STATED EXERCISE: Write out again, unaltered, the lines from the start through the line containing "return between_knots(share, self.knots)".
-- start DATA PROVIDED --
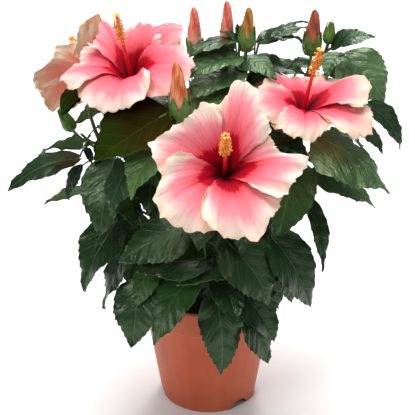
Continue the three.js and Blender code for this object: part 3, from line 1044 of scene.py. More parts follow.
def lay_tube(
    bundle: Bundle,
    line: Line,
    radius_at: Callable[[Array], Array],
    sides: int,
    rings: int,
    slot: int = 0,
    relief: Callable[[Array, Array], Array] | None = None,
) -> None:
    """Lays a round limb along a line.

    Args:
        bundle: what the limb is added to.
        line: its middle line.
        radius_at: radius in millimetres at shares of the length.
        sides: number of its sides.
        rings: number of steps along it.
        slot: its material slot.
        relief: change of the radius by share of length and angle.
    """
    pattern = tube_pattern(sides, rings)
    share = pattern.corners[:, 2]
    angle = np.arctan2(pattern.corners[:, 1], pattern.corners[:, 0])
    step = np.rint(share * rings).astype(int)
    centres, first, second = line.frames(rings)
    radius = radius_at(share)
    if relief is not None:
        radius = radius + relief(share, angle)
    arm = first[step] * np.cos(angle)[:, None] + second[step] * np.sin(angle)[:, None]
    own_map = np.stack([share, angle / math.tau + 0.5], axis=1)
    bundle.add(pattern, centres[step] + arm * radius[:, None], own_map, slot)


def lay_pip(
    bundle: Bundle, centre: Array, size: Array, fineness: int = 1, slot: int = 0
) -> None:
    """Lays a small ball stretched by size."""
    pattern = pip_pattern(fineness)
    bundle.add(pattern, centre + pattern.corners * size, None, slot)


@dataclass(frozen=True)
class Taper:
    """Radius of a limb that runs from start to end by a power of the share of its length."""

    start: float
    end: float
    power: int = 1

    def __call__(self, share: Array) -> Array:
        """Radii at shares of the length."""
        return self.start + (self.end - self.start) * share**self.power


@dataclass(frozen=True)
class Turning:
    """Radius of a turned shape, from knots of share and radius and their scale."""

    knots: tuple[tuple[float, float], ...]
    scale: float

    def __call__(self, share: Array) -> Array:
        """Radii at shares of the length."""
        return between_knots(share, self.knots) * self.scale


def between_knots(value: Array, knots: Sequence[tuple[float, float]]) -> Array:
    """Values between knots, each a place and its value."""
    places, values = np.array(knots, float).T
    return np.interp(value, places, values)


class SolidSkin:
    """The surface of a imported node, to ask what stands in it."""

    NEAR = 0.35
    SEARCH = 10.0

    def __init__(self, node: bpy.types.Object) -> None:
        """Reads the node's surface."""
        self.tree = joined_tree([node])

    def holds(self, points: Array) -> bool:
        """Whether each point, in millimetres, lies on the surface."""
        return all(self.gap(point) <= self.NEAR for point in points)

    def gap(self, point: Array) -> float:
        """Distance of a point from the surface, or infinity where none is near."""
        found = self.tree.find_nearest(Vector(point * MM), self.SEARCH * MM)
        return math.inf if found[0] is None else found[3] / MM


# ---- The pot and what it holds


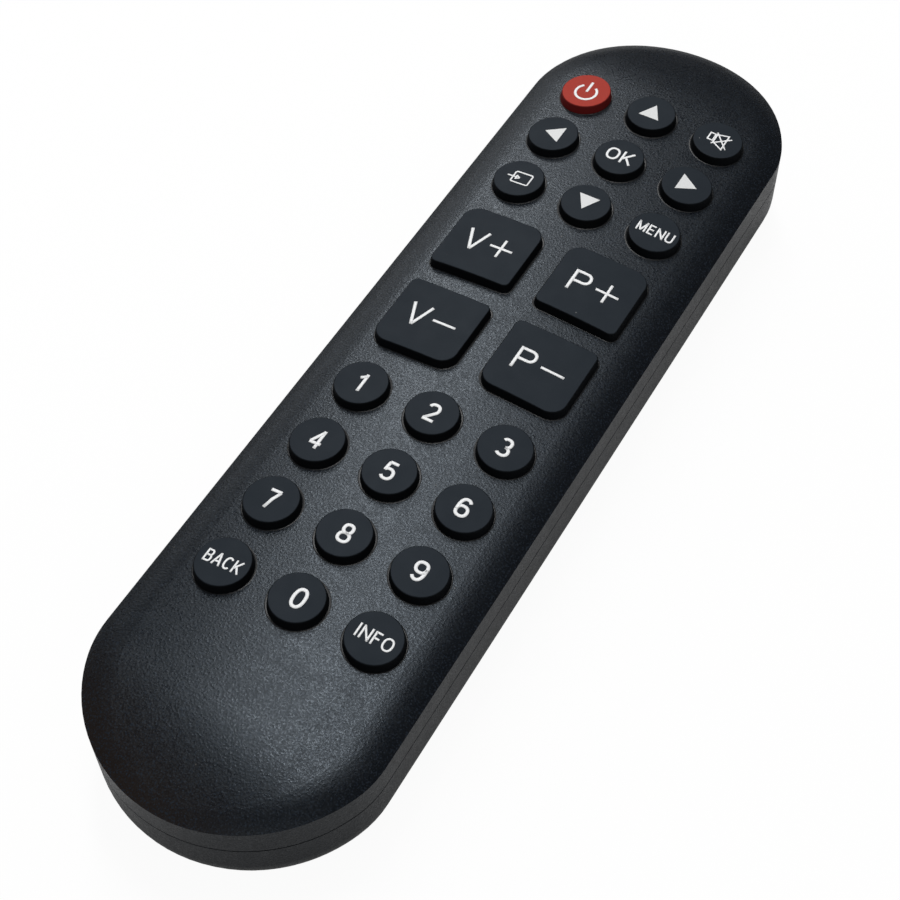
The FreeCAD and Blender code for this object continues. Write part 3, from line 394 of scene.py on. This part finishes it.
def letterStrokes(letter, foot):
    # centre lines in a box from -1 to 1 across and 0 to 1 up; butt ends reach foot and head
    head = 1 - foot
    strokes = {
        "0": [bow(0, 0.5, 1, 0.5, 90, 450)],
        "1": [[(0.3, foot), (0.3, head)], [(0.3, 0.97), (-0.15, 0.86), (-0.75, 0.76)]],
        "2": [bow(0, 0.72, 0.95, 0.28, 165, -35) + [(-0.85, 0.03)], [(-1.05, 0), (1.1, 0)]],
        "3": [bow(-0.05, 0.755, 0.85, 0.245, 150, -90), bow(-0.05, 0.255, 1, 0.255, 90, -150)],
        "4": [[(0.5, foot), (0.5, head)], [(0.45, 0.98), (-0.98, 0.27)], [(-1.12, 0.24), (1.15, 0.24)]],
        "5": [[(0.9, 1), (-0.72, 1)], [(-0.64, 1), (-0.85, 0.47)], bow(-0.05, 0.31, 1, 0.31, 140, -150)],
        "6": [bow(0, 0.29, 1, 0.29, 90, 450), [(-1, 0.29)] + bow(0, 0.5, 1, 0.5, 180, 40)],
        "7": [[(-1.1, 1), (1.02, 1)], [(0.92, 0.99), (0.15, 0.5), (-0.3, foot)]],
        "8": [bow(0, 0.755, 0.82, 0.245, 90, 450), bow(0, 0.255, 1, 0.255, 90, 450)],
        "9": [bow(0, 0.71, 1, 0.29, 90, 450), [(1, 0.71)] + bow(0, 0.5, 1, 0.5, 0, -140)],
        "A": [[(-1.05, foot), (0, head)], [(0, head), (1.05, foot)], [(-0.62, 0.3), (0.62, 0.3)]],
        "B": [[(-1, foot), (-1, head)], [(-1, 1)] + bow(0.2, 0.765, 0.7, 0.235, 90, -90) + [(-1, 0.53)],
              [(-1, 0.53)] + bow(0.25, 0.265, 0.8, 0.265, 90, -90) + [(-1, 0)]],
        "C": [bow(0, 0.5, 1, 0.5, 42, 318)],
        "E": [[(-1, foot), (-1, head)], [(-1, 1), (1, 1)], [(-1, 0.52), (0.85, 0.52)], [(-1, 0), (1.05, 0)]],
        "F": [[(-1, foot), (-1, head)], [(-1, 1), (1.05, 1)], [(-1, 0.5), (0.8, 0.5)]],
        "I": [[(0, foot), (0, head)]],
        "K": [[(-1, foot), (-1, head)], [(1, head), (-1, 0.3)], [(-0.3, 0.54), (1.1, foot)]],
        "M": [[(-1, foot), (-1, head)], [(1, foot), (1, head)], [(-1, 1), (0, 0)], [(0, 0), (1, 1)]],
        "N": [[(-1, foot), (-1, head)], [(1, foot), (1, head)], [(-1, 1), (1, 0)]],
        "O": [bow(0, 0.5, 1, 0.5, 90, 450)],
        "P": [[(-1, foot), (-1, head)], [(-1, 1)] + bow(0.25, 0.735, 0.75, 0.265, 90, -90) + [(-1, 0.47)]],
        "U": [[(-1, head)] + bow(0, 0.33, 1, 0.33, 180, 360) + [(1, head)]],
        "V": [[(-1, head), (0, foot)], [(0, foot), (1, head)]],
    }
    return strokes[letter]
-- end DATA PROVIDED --
COMPLETE ANSWER:
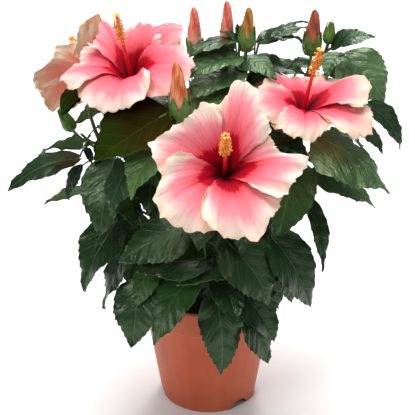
Continue the three.js and Blender code for this object: part 3, from line 1044 of scene.py. More parts follow.
def lay_tube(
    bundle: Bundle,
    line: Line,
    radius_at: Callable[[Array], Array],
    sides: int,
    rings: int,
    slot: int = 0,
    relief: Callable[[Array, Array], Array] | None = None,
) -> None:
    """Lays a round limb along a line.

    Args:
        bundle: what the limb is added to.
        line: its middle line.
        radius_at: radius in millimetres at shares of the length.
        sides: number of its sides.
        rings: number of steps along it.
        slot: its material slot.
        relief: change of the radius by share of length and angle.
    """
    pattern = tube_pattern(sides, rings)
    share = pattern.corners[:, 2]
    angle = np.arctan2(pattern.corners[:, 1], pattern.corners[:, 0])
    step = np.rint(share * rings).astype(int)
    centres, first, second = line.frames(rings)
    radius = radius_at(share)
    if relief is not None:
        radius = radius + relief(share, angle)
    arm = first[step] * np.cos(angle)[:, None] + second[step] * np.sin(angle)[:, None]
    own_map = np.stack([share, angle / math.tau + 0.5], axis=1)
    bundle.add(pattern, centres[step] + arm * radius[:, None], own_map, slot)


def lay_pip(
    bundle: Bundle, centre: Array, size: Array, fineness: int = 1, slot: int = 0
) -> None:
    """Lays a small ball stretched by size."""
    pattern = pip_pattern(fineness)
    bundle.add(pattern, centre + pattern.corners * size, None, slot)


@dataclass(frozen=True)
class Taper:
    """Radius of a limb that runs from start to end by a power of the share of its length."""

    start: float
    end: float
    power: int = 1

    def __call__(self, share: Array) -> Array:
        """Radii at shares of the length."""
        return self.start + (self.end - self.start) * share**self.power


@dataclass(frozen=True)
class Turning:
    """Radius of a turned shape, from knots of share and radius and their scale."""

    knots: tuple[tuple[float, float], ...]
    scale: float

    def __call__(self, share: Array) -> Array:
        """Radii at shares of the length."""
        return between_knots(share, self.knots) * self.scale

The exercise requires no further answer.